Azur Arena
- Interactive map of Azur Arena
- Full name: Azur Arena Antibes
- Address: Zone des Trois Moulins 06600 Antibes, France
- Coordinates: 43°36′21″N 7°04′36″E﻿ / ﻿43.60583°N 7.07667°E
- Capacity: Basketball: 5,249

Construction
- Opened: 15 August 2013
- Cost: €34 million euros
- Architect: Auer+Weber+Assoziierte

Tenant
- Antibes Sharks (2013–present)

= Azur Arena Antibes =

French sports arena

The Azur Arena Antibes is a multi-purpose indoor arena that is located in Antibes, France.
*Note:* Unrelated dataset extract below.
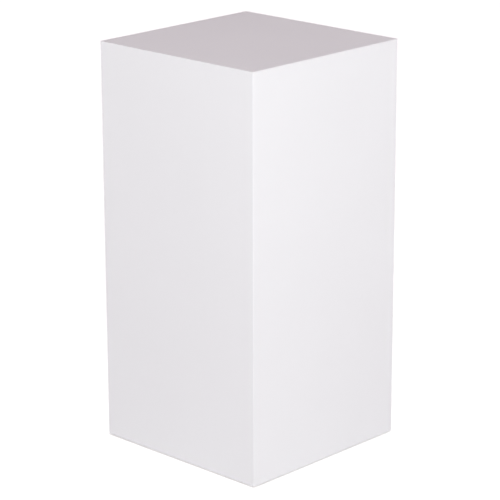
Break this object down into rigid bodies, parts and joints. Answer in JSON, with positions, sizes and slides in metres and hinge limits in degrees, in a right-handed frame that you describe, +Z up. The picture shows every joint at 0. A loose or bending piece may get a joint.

The arena can be to host basketball, gymnastics, handball, judo, tennis, and trampolining competitions, concerts, and cultural events. It is primarily used to host basketball games. The arena's seating capacity for basketball games is 5,249 people.

==History==
Construction on the Azur Arena Antibes began in February 2011. The arena was opened on 15 August 2013, with a friendly game between the Serbian national team and the French national team. France won the game, by a score of 78–74. That game was a part of the 2013 Euro Tour, which was a basketball preparation tournament for the 2013 FIBA EuroBasket. The tournament took place from 15 August to 17 August 2013, and it featured the aforementioned national teams of France and Serbia, as well as the Georgian national team.

Since it opened, the arena has been used to host the home games of the French professional basketball club Antibes Sharks.